Endurance has always been somewhat mysterious, and perhaps this doesn’t lend to the best transparency. The company was apologetic, but there seems to be plenty of customer appetite for a detailed post mortem to regain their trust.
The separate branding on the part of Endurance means that customers aren’t aware that many of these properties operate on the same platform. The outage resulted in several major brands and several million websites knocked out, many of whom probably didn’t realize that they were Endurance customers.
Consolidation and roll-up are inevitable in the hosting industry, as competitive pressures come from all angles, including cloud, and even social media such as Facebook, LinkedIn, Google+ or Pinterest. These social networks have taken a lot of personal web page business away from the giants of the hosting world. The focus has shifted in the mass market hosting industry to small business clients, yet these new bread-and-butter customers might not fully understand what’s going on behind the curtain.
As more companies, large and small, use cloud service providers and as the shared hosting industry consolidates to a few major players, the Endurance outage provides a reminder of the need to address single points of failure, and their close relative, the perfect storm of impossible events. The Endurance outage hit seemingly disparate hosting brands, amplifying an incident in a single location across multiple services.When an outage happens to Amazon Web Service’s East Region, it impacts multiple services using their cloud infrastructure.
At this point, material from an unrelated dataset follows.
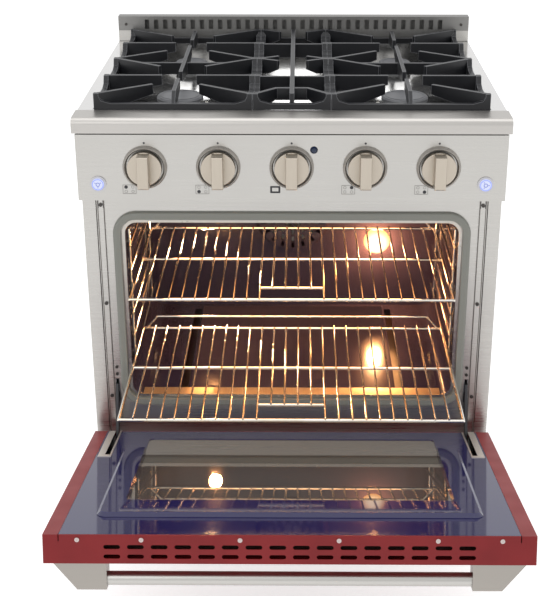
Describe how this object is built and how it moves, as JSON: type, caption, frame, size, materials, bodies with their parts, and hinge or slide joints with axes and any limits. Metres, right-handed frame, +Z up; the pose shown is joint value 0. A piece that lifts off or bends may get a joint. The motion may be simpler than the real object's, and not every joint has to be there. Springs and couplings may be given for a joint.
{
  "type": "freestanding gas range",
  "caption": "Freestanding gas range with sealed burners, cast grates, knobs, drop-down oven door, sliding racks and levelling legs.",
  "frame": {"origin": "middle of the footprint of the whole range at rest (door open, racks drawn out), on the floor", "axes": "+X across the range to the right as seen from the front, +Y from the front to the back, +Z up"},
  "size_m": [0.763, 1.1562, 0.953],
  "materials": {
    "brushed_stainless": "brushed",
    "polished_stainless": "polished",
    "galvanised_sheet": "zinc coated",
    "red_paint": "satin powder coat",
    "blue_enamel": "gloss porcelain enamel",
    "cavity_enamel": "gloss porcelain enamel",
    "cast_iron": "matt enamelled casting",
    "burner_cap_enamel": "matt",
    "burner_aluminium": "cast",
    "chrome_wire": "polished",
    "knob_metal": "satin",
    "bezel_metal": "satin",
    "gasket_fibre": "woven",
    "window_glass": "clear",
    "lamp_glass": "clear, lit",
    "button_glow": "translucent, lit",
    "signal_lens": "clear",
    "mineral_wool": "fibrous",
    "brass": "machined",
    "black_plastic": "moulded",
    "dark_steel": "zinc black"
  },
  "bodies": {
    "range_body": {"side_panels": "brushed_stainless", "base_pan": "galvanised_sheet", "rear_panel": "galvanised_sheet", "kick_plate": "brushed_stainless", "levelling_legs": "brushed_stainless", "front_frame": "brushed_stainless", "trim_strips": "brushed_stainless", "frame_screws": "chrome_wire", "oven_gasket": "gasket_fibre", "oven_liner": "cavity_enamel", "oven_floor_panel": "cavity_enamel", "insulation_wrap": "mineral_wool", "oven_burners": "burner_aluminium", "oven_lamp_lens": "lamp_glass", "oven_lamp_socket": "black_plastic", "fan_cover": "cavity_enamel", "fan_motor": "dark_steel", "rack_guides": "chrome_wire", "hinge_arms": "dark_steel", "hinge_receivers": "galvanised_sheet", "cooktop_pan": "polished_stainless", "landing_ledge": "brushed_stainless", "backguard": "brushed_stainless", "burner_heads": "burner_aluminium", "burner_caps": "burner_cap_enamel", "control_panel": "brushed_stainless", "switch_housings": "chrome_wire", "signal_lamp": "signal_lens", "knob_bezels": "bezel_metal", "gas_valves": "brass", "gas_pipes": "burner_aluminium", "gas_regulator": "dark_steel", "power_inlet_gland": "black_plastic"},
    "oven_door": {"door_shell": "red_paint", "door_liner": "blue_enamel", "hinge_cover_plates": "brushed_stainless", "inner_glass": "window_glass", "outer_glass": "window_glass", "door_insulation": "mineral_wool", "door_screws": "chrome_wire", "handle_brackets": "brushed_stainless", "handle_tube": "brushed_stainless", "door_hinge_brackets": "dark_steel"},
    "upper_rack": {"upper_rack": "chrome_wire"},
    "lower_rack": {"lower_rack": "chrome_wire"},
    "convection_fan": {"convection_fan": "burner_aluminium"},
    "push_button_left": {"push_button_left": "button_glow"},
    "push_button_right": {"push_button_right": "button_glow"},
    "grate_left": {"grate_left": "cast_iron"},
    "grate_centre": {"grate_centre": "cast_iron"},
    "grate_right": {"grate_right": "cast_iron"},
    "stem_front_left": {"valve_stem_front_left": "brass"},
    "knob_front_left": {"knob_front_left": "knob_metal"},
    "stem_rear_left": {"valve_stem_rear_left": "brass"},
    "knob_rear_left": {"knob_rear_left": "knob_metal"},
    "knob_oven": {"knob_oven": "knob_metal"},
    "stem_rear_right": {"valve_stem_rear_right": "brass"},
    "knob_rear_right": {"knob_rear_right": "knob_metal"},
    "stem_front_right": {"valve_stem_front_right": "brass"},
    "knob_front_right": {"knob_front_right": "knob_metal"}
  },
  "joints": [
    {"name": "door_hinge", "type": "hinge", "parent": "range_body", "child": "oven_door", "pos_m": [0, -0.08385, 0.24], "axis": [1, 0, 0], "range_deg": [-78, 0]},
    {"name": "lower_rack_slide", "type": "slide", "parent": "range_body", "child": "lower_rack", "axis": [0, -1, 0], "range_m": [-0.239, 0]},
    {"name": "upper_rack_slide", "type": "slide", "parent": "range_body", "child": "upper_rack", "axis": [0, -1, 0], "range_m": [-0.031, 0]},
    {"name": "fan_spin", "type": "hinge", "parent": "range_body", "child": "convection_fan", "pos_m": [0, 0.39015, 0.55], "axis": [0, 1, 0], "continuous": true},
    {"name": "knob_front_left_turn", "type": "hinge", "parent": "range_body", "child": "stem_front_left", "pos_m": [-0.258, -0.08985, 0.809], "axis": [0, -1, 0], "range_deg": [0, 270]},
    {"name": "knob_front_left_push", "type": "slide", "parent": "stem_front_left", "child": "knob_front_left", "axis": [0, 1, 0], "range_m": [0, 0.003], "stiffness_N_per_m": 600, "springref_m": -0.002},
    {"name": "knob_rear_left_turn", "type": "hinge", "parent": "range_body", "child": "stem_rear_left", "pos_m": [-0.129, -0.08985, 0.809], "axis": [0, -1, 0], "range_deg": [0, 270]},
    {"name": "knob_rear_left_push", "type": "slide", "parent": "stem_rear_left", "child": "knob_rear_left", "axis": [0, 1, 0], "range_m": [0, 0.003], "stiffness_N_per_m": 600, "springref_m": -0.002},
    {"name": "knob_oven_turn", "type": "hinge", "parent": "range_body", "child": "knob_oven", "pos_m": [0, -0.08985, 0.809], "axis": [0, -1, 0], "range_deg": [0, 300]},
    {"name": "knob_rear_right_turn", "type": "hinge", "parent": "range_body", "child": "stem_rear_right", "pos_m": [0.129, -0.08985, 0.809], "axis": [0, -1, 0], "range_deg": [0, 270]},
    {"name": "knob_rear_right_push", "type": "slide", "parent": "stem_rear_right", "child": "knob_rear_right", "axis": [0, 1, 0], "range_m": [0, 0.003], "stiffness_N_per_m": 600, "springref_m": -0.002},
    {"name": "knob_front_right_turn", "type": "hinge", "parent": "range_body", "child": "stem_front_right", "pos_m": [0.258, -0.08985, 0.809], "axis": [0, -1, 0], "range_deg": [0, 270]},
    {"name": "knob_front_right_push", "type": "slide", "parent": "stem_front_right", "child": "knob_front_right", "axis": [0, 1, 0], "range_m": [0, 0.003], "stiffness_N_per_m": 600, "springref_m": -0.002},
    {"name": "push_button_left_travel", "type": "slide", "parent": "range_body", "child": "push_button_left", "axis": [0, 1, 0], "range_m": [0, 0.002], "stiffness_N_per_m": 500, "springref_m": -0.001},
    {"name": "push_button_right_travel", "type": "slide", "parent": "range_body", "child": "push_button_right", "axis": [0, 1, 0], "range_m": [0, 0.002], "stiffness_N_per_m": 500, "springref_m": -0.001},
    {"name": "grate_left_lift", "type": "slide", "parent": "range_body", "child": "grate_left", "axis": [0, 0, 1], "range_m": [0, 0.08]},
    {"name": "grate_centre_lift", "type": "slide", "parent": "range_body", "child": "grate_centre", "axis": [0, 0, 1], "range_m": [0, 0.08]},
    {"name": "grate_right_lift", "type": "slide", "parent": "range_body", "child": "grate_right", "axis": [0, 0, 1], "range_m": [0, 0.08]}
  ],
  "couplings": [
    {"joint": "lower_rack_slide", "follows": "door_hinge", "m_per_rad": 0.17409},
    {"joint": "upper_rack_slide", "follows": "door_hinge", "m_per_rad": 0.0213}
  ]
}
This seems to point to a need for increased transparency and information to the customer about underlying infrastructure. Maybe the old adage of “Let the buyer beware,” should be modified to “Let the customer be informed.”
Another example of the importance of having a monitoring system reside in a separate location, so that in the unfortunate event of an outage, at least you’ll be aware of it. Here’s a related post on things to think about so you can recover from such an event and be sure that everything is indeed back up and running: http://blog.logicmonitor.com/2012/07/02/when-lightning-strikes-your-cloud-good-monitoring-means-great-disaster-recovery/
Great article. I am writing a piece about this very thing, and I will be linking to your article. Many of my clients I had referred to HostGator went down during this outage. I am a reseller with Hostgator, and it was not until this happened that I learned Brent Oxley had sold HG to EIG, whom I had previous terrible experience with when they bought my former hosting co before I came to HG. After much research and a test run, I found site5.com, who is on softlayer in Dallas, where my old HG account still reside until they move them, ( any time now). That is where I will be moving my 200 plus clients and I have taken all HG ads down and will never refer to them again. Because it is not HG anymore it is EIG. Period. It is time to go to the next level in educating people on how hosting works and that the data center is the heart of your website, and that it is important. To have all those companies on that one location is nuts.
Also I have heard bad things about ACE data center.